Rappelons que la SLA, aussi connue sous le nom de maladie de Lou Gehrig, provoque une dégénérescence des neurones qui gèrent l'activité musculaire. Cette atteinte des neurones moteurs, dont les premières manifestations surviennent à l'âge adulte, entraîne un affaiblissement progressif des bras et des jambes, suivi d'une paralysie musculaire et, quelques années plus tard, de problèmes respiratoires graves qui conduisent à la mort. Cette maladie frappe de 5 à 7 personnes sur 100 000. Le seul médicament reconnu par la Food and Drug Administration des États-Unis pour traiter cette maladie est le riluzole, qui prolonge la vie des patients de quelques mois.
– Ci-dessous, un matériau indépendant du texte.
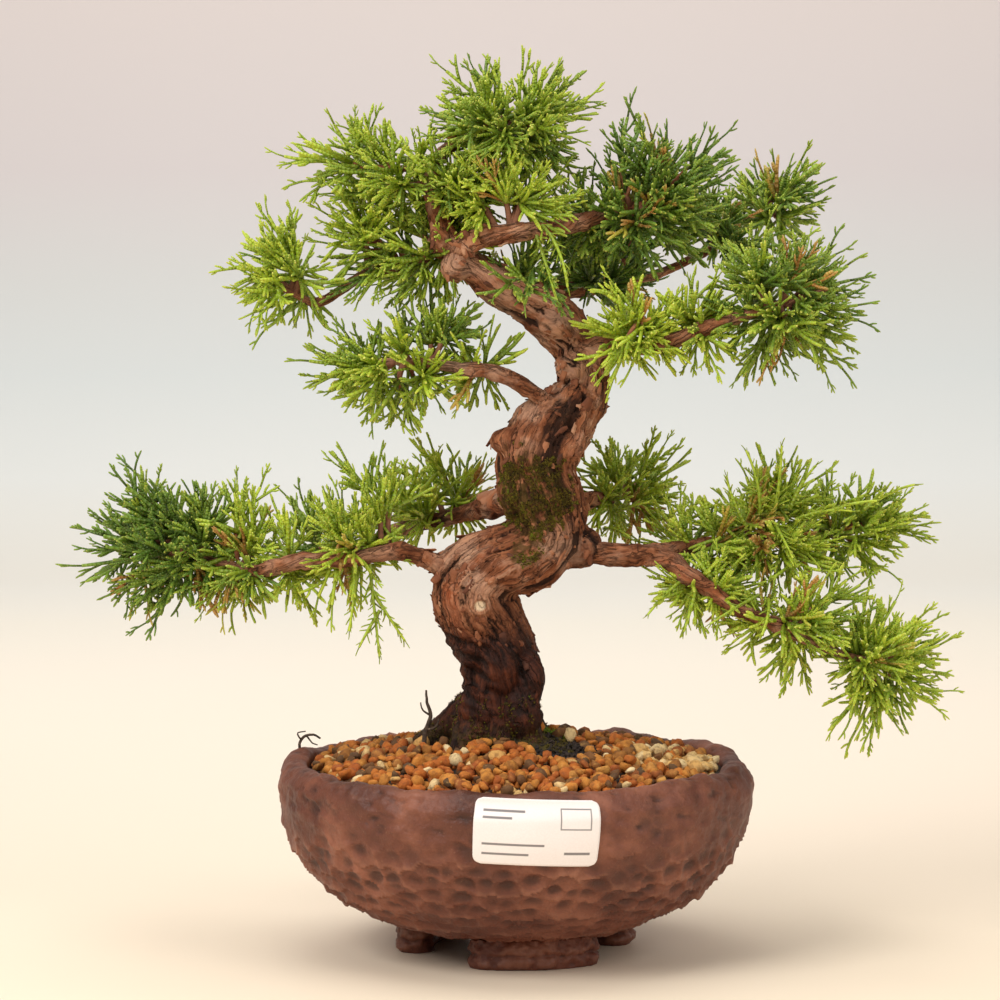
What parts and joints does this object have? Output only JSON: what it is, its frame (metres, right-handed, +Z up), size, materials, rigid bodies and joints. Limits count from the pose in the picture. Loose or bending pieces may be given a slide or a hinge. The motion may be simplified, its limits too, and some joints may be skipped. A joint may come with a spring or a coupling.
{
  "type": "potted juniper bonsai tree",
  "caption": "Juniper bonsai with an S-shaped trunk, long low branches and cord-like leaf sprays, planted in gravel in a round hand-pressed clay bowl on short feet.",
  "frame": {"origin": "on the bowl's axis, on the plane that its feet stand on", "axes": "+Z up, -Y towards the front of the tree, where the label is, +X towards the end of its long low right branch"},
  "size_m": [0.3583, 0.1917, 0.3611],
  "materials": {
    "clay": "unglazed fired clay, dark purple brown, hand-pressed, satin sheen",
    "label_paper": "coated paper, pale",
    "net_plastic": "matte moulded net",
    "bare_wire": "bare drawn wire",
    "soil": "dark moist composted bark and grit",
    "akadama": "dry orange clay grains",
    "moss": "short olive moss",
    "bark": "stringy red brown juniper bark",
    "dead_wood": "dry grey brown fibre",
    "foliage": "waxy scale leaves, lighter at the tips"
  },
  "bodies": {
    "root": {"bowl": "clay", "foot_front": "clay", "foot_right": "clay", "foot_left": "clay", "drain_screen": "net_plastic", "screen_clip": "bare_wire", "label": "label_paper", "potting_soil": "soil", "gravel_topping": "akadama", "moss_collar": "moss", "dead_twig": "dead_wood", "dry_strand": "dead_wood", "trunk": "bark", "trunk_moss": "moss", "stem_low_left_front": "bark", "stem_low_left_back": "bark", "stem_mid_left": "bark", "stem_low_right": "bark", "stem_low_right_fork": "bark", "stem_low_rear": "bark", "stem_upper_right": "bark", "stem_crown_right": "bark", "stem_crown_rear": "bark", "stem_upper_left": "bark", "leaves_low_left_tip": "foliage", "leaves_low_left_mid": "foliage", "leaves_low_left_inner": "foliage", "leaves_low_left_rear": "foliage", "leaves_low_back_left": "foliage", "leaves_low_back_right": "foliage", "leaves_mid_left": "foliage", "leaves_upper_left_tip": "foliage", "leaves_upper_left": "foliage", "leaves_crown_top": "foliage", "leaves_crown_front": "foliage", "leaves_crown_right": "foliage", "leaves_crown_rear": "foliage", "leaves_crown_far_right": "foliage", "leaves_upper_right_tip": "foliage", "leaves_upper_right_inner": "foliage", "leaves_low_right_back": "foliage", "leaves_low_right_front": "foliage"}
  },
  "joints": []
}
L'idée de recourir à des composés du ginseng indien pour traiter la SLA résulte de nombreuses études, dont certaines ont été menées par l'équipe de Jean-Pierre Julien à l'Institut universitaire en santé mentale de Québec. Le professeur Julien et ses collaborateurs ont démontré que la protéine TDP-43 était surexprimée dans la moelle épinière de personnes décédées des suites de la SLA. Cette surexpression entraîne la formation d'agrégats de TDP-43 dans le cytoplasme ainsi qu'une réponse inflammatoire exagérée qui augmente la vulnérabilité des neurones aux molécules neurotoxiques qui circulent dans l'organisme. Les chercheurs ont aussi montré que TDP-43 interagit avec la protéine NF-kB, qui joue un rôle clé dans la réponse immunitaire et dans l'inflammation et qui est, elle aussi, associée à plusieurs formes de SLA.
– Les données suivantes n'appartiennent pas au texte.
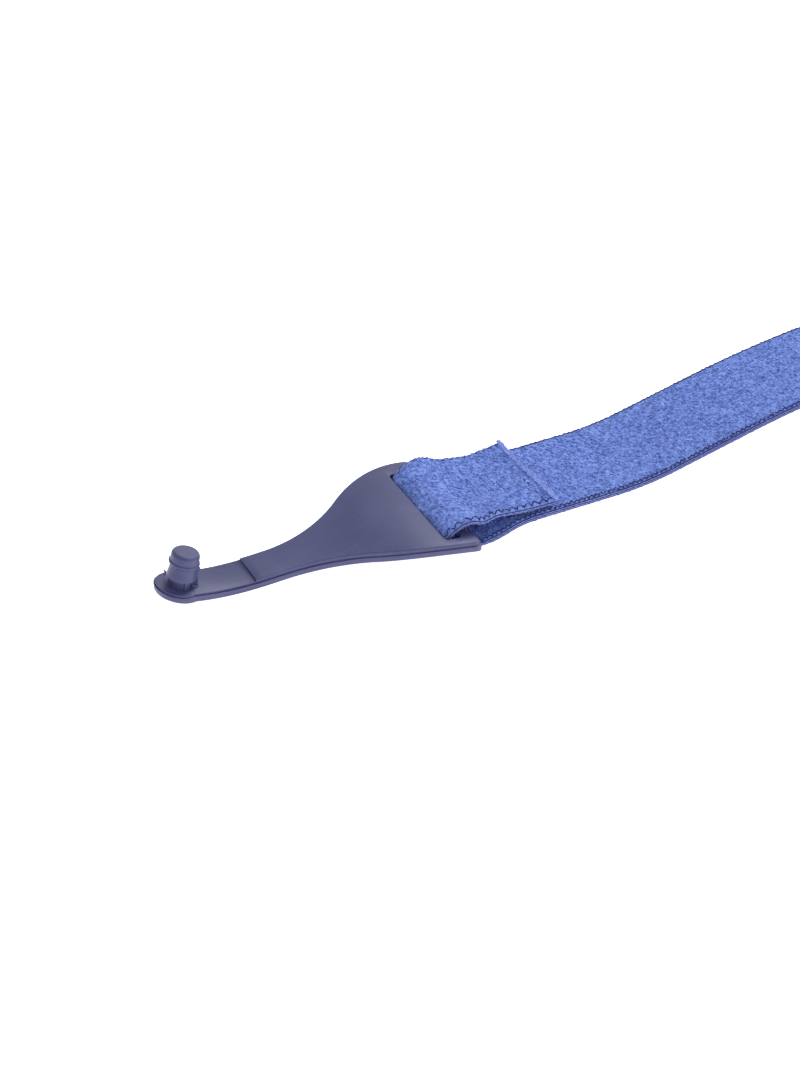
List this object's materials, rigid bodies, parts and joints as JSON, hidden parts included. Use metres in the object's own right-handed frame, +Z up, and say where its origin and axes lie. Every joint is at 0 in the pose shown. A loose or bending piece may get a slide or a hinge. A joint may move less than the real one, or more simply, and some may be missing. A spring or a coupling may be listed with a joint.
{
  "type": "goggle head strap",
  "caption": "Detachable elastic head strap for sports protective goggles, with a moulded keyhole-button clip at each end and hook-and-loop tails.",
  "frame": {"origin": "on the floor under the middle of the strap", "axes": "+X along the strap, +Y across it, +Z up"},
  "size_m": [0.3082, 0.0282, 0.0125],
  "materials": {
    "clip_plastic": "fine matt, slate indigo",
    "band_fabric": "napped loop pile, royal blue",
    "hook_tape": "pale lilac hook tape",
    "thread": "navy thread"
  },
  "bodies": {
    "band_middle": {"band_middle": "band_fabric"},
    "band_stretch_end": {"band_stretch_end": "band_fabric"},
    "left_run": {"left_run": "band_fabric"},
    "left_loop": {"left_loop": "band_fabric"},
    "left_clip": {"left_clip": "clip_plastic"},
    "left_tail_root": {"left_tail_root": "band_fabric"},
    "left_tail": {"left_tail_end": "band_fabric", "left_hook_patch": "hook_tape", "left_stitches": "thread"},
    "right_run": {"right_run": "band_fabric"},
    "right_loop": {"right_loop": "band_fabric"},
    "right_clip": {"right_clip": "clip_plastic"},
    "right_tail_root": {"right_tail_root": "band_fabric"},
    "right_tail": {"right_tail_end": "band_fabric", "right_hook_patch": "hook_tape", "right_stitches": "thread"}
  },
  "joints": [
    {"name": "band_stretch", "type": "slide", "parent": "band_middle", "child": "band_stretch_end", "axis": [1, 0, 0], "range_m": [0, 0.04], "stiffness_N_per_m": 120},
    {"name": "left_fold", "type": "hinge", "parent": "band_middle", "child": "left_run", "pos_m": [-0.04181, 0, 0.00712], "axis": [0, 1, 0], "range_deg": [-60, 60]},
    {"name": "left_length", "type": "slide", "parent": "left_run", "child": "left_loop", "axis": [-1, 0, 0], "range_m": [-0.006, 0.005], "deforming": ["left_run"]},
    {"name": "left_swivel", "type": "hinge", "parent": "left_loop", "child": "left_clip", "pos_m": [-0.1002, 0, 0.00312], "axis": [0, 1, 0], "range_deg": [-90, 90]},
    {"name": "left_peel", "type": "hinge", "parent": "left_loop", "child": "left_tail_root", "pos_m": [-0.09492, 0, 0.00415], "axis": [0, -1, 0], "range_deg": [0, 75]},
    {"name": "left_tail_slide", "type": "slide", "parent": "left_tail_root", "child": "left_tail", "axis": [-1, 0, 0], "range_m": [-0.006, 0.005], "deforming": ["left_tail_root"]},
    {"name": "right_fold", "type": "hinge", "parent": "band_stretch_end", "child": "right_run", "pos_m": [0.04181, 0, 0.00712], "axis": [0, -1, 0], "range_deg": [-60, 60]},
    {"name": "right_length", "type": "slide", "parent": "right_run", "child": "right_loop", "axis": [1, 0, 0], "range_m": [-0.006, 0.005], "deforming": ["right_run"]},
    {"name": "right_swivel", "type": "hinge", "parent": "right_loop", "child": "right_clip", "pos_m": [0.1002, 0, 0.00312], "axis": [0, -1, 0], "range_deg": [-90, 90]},
    {"name": "right_peel", "type": "hinge", "parent": "right_loop", "child": "right_tail_root", "pos_m": [0.09492, 0, 0.00415], "axis": [0, 1, 0], "range_deg": [0, 75]},
    {"name": "right_tail_slide", "type": "slide", "parent": "right_tail_root", "child": "right_tail", "axis": [1, 0, 0], "range_m": [-0.006, 0.005], "deforming": ["right_tail_root"]}
  ],
  "couplings": [
    {"joint": "left_tail_slide", "follows": "left_length", "ratio": 1},
    {"joint": "right_tail_slide", "follows": "right_length", "ratio": 1}
  ]
}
C'est ce qui a conduit les chercheurs à tester l'effet d'un inhibiteur connu de la NF-kB, la withaférine A, sur des souris transgéniques exprimant la maladie. Cette molécule naturelle produite par le ginseng indien (Withania somnifera) s'est révélée efficace pour réduire l'inflammation, améliorer le contrôle moteur, restaurer partiellement les jonctions neuromusculaires et ralentir la progression de la SLA. «Il y a toutefois deux problèmes avec la withaférine A, souligne Jean-Pierre Julien. Elle est rapidement dégradée dans l'organisme et, à dose élevée, elle peut avoir des effets toxiques.»
Anthony Shaw, Agnes Chan et le professeur Julien ont formé une compagnie, ImStar Therapeutics, dont l'objectif était de trouver des analogues supérieurs à la withaférine A pour le traitement de la SLA. Ces mêmes molécules pourraient servir à traiter d'autres maladies caractérisées par la formation d'agrégats de TDP-43, notamment la démence frontotemporale, le parkinson, l'alzheimer et le déficit cognitif léger. Pour y arriver, les chercheurs ont d'abord testé des analogues naturellement présents dans le ginseng indien et ils ont caractérisé ceux qui donnaient les meilleurs résultats. «À partir de ces observations, nous avons créé des variantes de la molécule originale, explique Jean-Pierre Julien. L'un de ces analogues, le IMS-88, a donné des résultats encourageants sur le plan de l'inhibition de la NF-kB dans des cultures de neurones. La prochaine étape consiste à en faire l'essai sur des souris transgéniques. L'année qui vient sera déterminante pour l'avenir de notre projet.»